Extreme Big Data Programming will be done with DSLs, Libraries and APIs. There will be a software framework for large-scale supercomputers with optimizations for GPU accelerators, assigning a warp per key for avoiding warp divergence in Map/Reduce, stated Satoshi Matsuoka.

There are many existing graph analytics libraries but the aim is to create an open source highly scalable large scale graph.

The design will be based on the extended X10, fully utilizing the MPI collective communication and with native support for hybrid parallelism.

Satoshi Matsuoka also talked about XPregel optimizations on supercomputers, used for supporting larger domains than a GPU device memory and temporal blocking for communication avoiding. This performs multiple updates on a small block, before proceeding to the next block with single GPU performance, a 3D 7-point stencil on a K20X GPU with optimized TB, and a 10-fold larger domain size.

Satoshi Matsuoka however warned against the programming cost. Communication reducing algorithms efficiently support larger domains.
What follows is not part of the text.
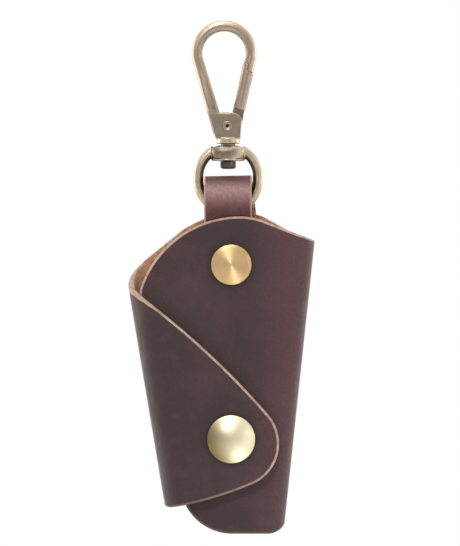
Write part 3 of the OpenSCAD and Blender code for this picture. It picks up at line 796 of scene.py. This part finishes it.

The programmeing cost is a complex loop structure with complex border handling.

The memory hierarchy management will be done with runtime libraries. HHRT is for GPU supercomputers

The net result is quite impressive, stated Satoshi Matsuoka. It is beyond GPU memory efficient. The execution will come with a moderate programming cost.

Extreme Big Data is equally about system software and distributed objects, including distribution, instrumentation, scaling, and resilience. The extreme scale I/O is for burst buffers and one has to provide POSIX I/O interfaces. IBIO uses ibverbs for communication between clients and servers. Furthermore, it is necessary to exploit the network bandwidth of InfiniBand, explained Satoshi Matsuoka.

The end results are very good. Increasing the performance of the Parallel File System does impact the system efficiency.

The L2 C/R overhead is a major cause of degrading efficiency, so reducing the level-2 failure rate and improving the level-2 C/R is critical on future systems, stated Satoshi Matsuoka.

There are several extreme Big Data international efforts going on right now in Europe, the USA, China and future collaborations with Japan are being planned.

The US has initiated a Department of Energy (DoE) mission with regard to Extreme Scale Science involving genomics, high energy physics, light sources, and climate and driven by exponential technology advances.

In China, the third phase of the supercomputer project is upcoming with the HiTech 863 project supported by MOST. Satoshi Matsuoka said it will be a 2-years plan for 2015-2016 with less budget. It forms the preliminary research for an exascale system.

In Europe, the Horizon2020 Programme is starting up with a focus on HPC and Big Data Cells. The European Commision has a whole bunch of initiatives in store, concluded Satoshi Matsuoka.

Leslie Versweyveld